Click To Continue 2 FAQ

Why does my auto clicker feel slow even on a fast machine?

The auto unit’s output is linked to the Simon Says bonus counter, not hardware speed. If that counter has been allowed to drop to zero through missed or failed memory rounds, the unit runs at its base rate regardless of external click speed. Winning consecutive rounds and keeping the bonus counter high is the primary way to maintain strong auto output. Additionally, there appears to be an internal rate limiter of roughly four clicks per second even with automation active.

What is the correct way to use the caffeine dust upgrades?

The americano and espresso are static multipliers converting one click to two or one click to three respectively. They do not stack — buying both does not give you a six-click return. Choose one based on your current economy, and do not hold both active simultaneously. The espresso is generally more valuable if you are still in a heavy manual-clicking phase before the drill becomes your primary source of output.

How do I unlock the final sequences involving the terminal?

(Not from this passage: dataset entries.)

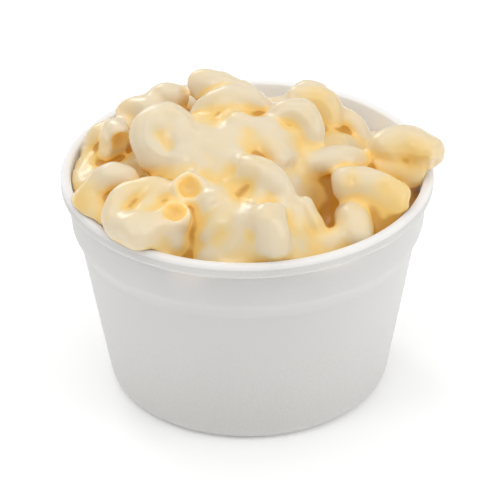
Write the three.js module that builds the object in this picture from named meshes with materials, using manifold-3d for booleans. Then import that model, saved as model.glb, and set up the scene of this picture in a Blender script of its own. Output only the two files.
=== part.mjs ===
// Mac and cheese heaped in a moulded foam bowl.
// Millimetres, +Z up. The origin is the middle of the bowl's flat underside, and the heap
// is arranged to be looked at from the -Y side.

import * as THREE from "three";
import { mergeVertices } from "three/addons/utils/BufferGeometryUtils.js";
import Module from "manifold-3d";

// Bowl, outside.
const BOWL_HEIGHT = 73;
const LIP_RADIUS = 58.5;
const LIP_DEPTH = 4.5;
const LIP_WIDTH = 3.1;
const BAND_TOP_RADIUS = 56.7;
const BAND_BOTTOM_RADIUS = 55.5;
const BAND_BOTTOM = 56.2;
const SHOULDER_RADIUS = 53.1;
const SHOULDER_BOTTOM = 51;
const FOOT_RADIUS = 44.4;
const FOOT_ROUND = 4;

// Bowl, inside.
const WALL = 2.6;
const FLOOR = 3;
const INNER_ROUND = 6;
const BOWL_SIDES = 48;

// Food: the sauce mounds up in the middle, and has hollows and rises under and between the
// pieces that lie on it, given as x, y, radius and depth (a rise has a depth below zero).
const GAP = 0.3;
const FILL = 61;
const MOUND = { x: -4, y: -4, rise: 26, spread: 60 };
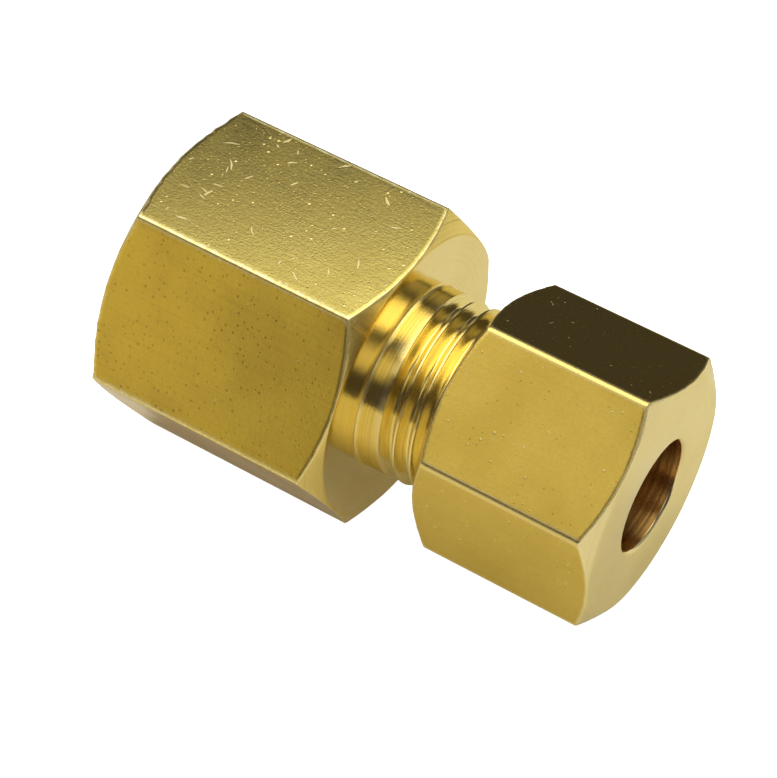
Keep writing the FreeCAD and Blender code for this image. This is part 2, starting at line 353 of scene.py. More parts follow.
def helical_thread_tree():
    """A grid rolled into a tube whose rows climb with the helix, cut by one groove for each pitch."""
    outputs = [("Geometry", "NodeSocketGeometry")]
    tree, given, result = new_tree("helical_thread", "GeometryNodeTree", THREAD_INPUTS, outputs)
    size = given.outputs
    do = partial(calc, tree)
    columns = do("ADD", size["Columns"], 1.0)
    rows = do("ADD", do("MULTIPLY", size["Rows per turn"], size["Turns"]), 1.0)
    grid = add(tree, "GeometryNodeMeshGrid", {0: 1.0, 1: 1.0, 2: columns, 3: rows})
    place = add(tree, "ShaderNodeSeparateXYZ", {0: add(tree, "GeometryNodeInputPosition").outputs[0]})
    across = do("ADD", place.outputs[0], 0.5)
    along = do("ADD", place.outputs[1], 0.5)

    angle = do("MULTIPLY_ADD", across, WHOLE_TURN, size["Start angle"])
    turn = do("DIVIDE", angle, WHOLE_TURN)
    start_turn = do("DIVIDE", size["Start angle"], WHOLE_TURN)
    reach = do("SUBTRACT", size["Low end"], size["Groove middle"])
    first_turn = do("SUBTRACT", do("DIVIDE", reach, size["Pitch"]), start_turn)
    whole = do("FLOOR", first_turn)
    climbed = do("MULTIPLY_ADD", along, size["Turns"], turn)
    pitches = do("ADD", do("SUBTRACT", whole, 1.0), climbed)
    free_x = do("MULTIPLY_ADD", pitches, size["Pitch"], size["Groove middle"])
    x = do("MINIMUM", do("MAXIMUM", free_x, size["Low end"]), size["High end"])

    from_middle = do("DIVIDE", do("SUBTRACT", x, size["Groove middle"]), size["Pitch"])
    phase = do("SUBTRACT", from_middle, turn)
    nearest = do("ROUND", phase)
    from_groove = do("MULTIPLY", do("SUBTRACT", phase, nearest), size["Pitch"])
    offset = do("ABSOLUTE", from_groove)
    flank = do("SUBTRACT", size["Half width at crest"], size["Half width at floor"])
    share = do("DIVIDE", do("SUBTRACT", size["Half width at crest"], offset), flank)
    floor_round = do("SMOOTH_MIN", share, 1.0, ROOT_ROUND)
    shape = do("SMOOTH_MAX", floor_round, 0.0, CREST_ROUND)

    groove = do("SUBTRACT", x, from_groove)
    fade = smooth(tree, groove, size["No groove at"], size["Full groove at"])
    depth = do("MULTIPLY", do("MULTIPLY", shape, fade), size["Groove depth"])
    narrowing = do("MULTIPLY", do("SUBTRACT", x, size["Low end"]), size["Taper"])
    crest = do("SUBTRACT", size["Crest radius"], narrowing)
    cut = do("SUBTRACT", crest, do("MULTIPLY", depth, size["Side"]))
    from_mouth = do("ABSOLUTE", do("SUBTRACT", x, size["Mouth at"]))
    limit = do("MULTIPLY_ADD", size["Mouth radius"], size["Side"], from_mouth)
    inner_one = do("MINIMUM", do("MULTIPLY", cut, size["Side"]), limit)
    radius = do("MULTIPLY", inner_one, size["Side"])

    y = do("MULTIPLY", radius, do("COSINE", angle))
    z = do("MULTIPLY", radius, do("SINE", angle))
    wound_place = add(tree, "ShaderNodeCombineXYZ", {0: x, 1: y, 2: z}).outputs[0]
    moved = {0: grid.outputs[0], "Position": wound_place}
    wound = add(tree, "GeometryNodeSetPosition", moved).outputs[0]
    real = add(tree, "GeometryNodeRealizeInstances", {0: wound}).outputs[0]
    painted = add(tree, "GeometryNodeSetMaterial", {"Geometry": real, "Material": size["Material"]})
    tree.links.new(painted.outputs[0], result.inputs[0])
    return tree


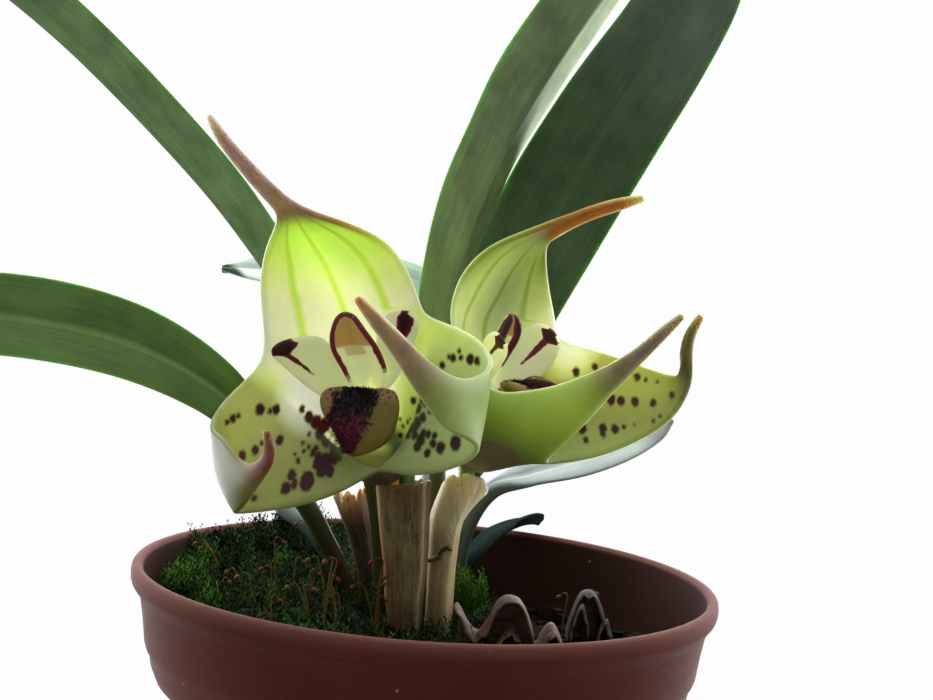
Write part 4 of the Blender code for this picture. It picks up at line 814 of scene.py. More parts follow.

The /identity command requires completing specific prerequisite panel interactions before it registers. The game does not tell you this directly. The environmental cues in the room — visible when the light control panel has been unlocked — contain partial codes that correspond to terminal inputs. Cross-reference what you can read in the room with the hacking sequences on the main terminal, and work through them in the order panels physically unlock rather than attempting the terminal command early.

Click To Continue 2 is the kind of game that reveals its depth in inverse proportion to how confidently you approach it — the players who assume it is just a number-ticker miss the terminal sequences entirely, while players who treat every panel as a potential puzzle tend to find the corporate white room slowly becoming the most elaborate escape room they have played in a browser. The Rock Bottom Exchange, the Simon Says auto bonus, and the light-dependent tunnel make up a system that rewards attention long after the initial button has been pressed a thousand times.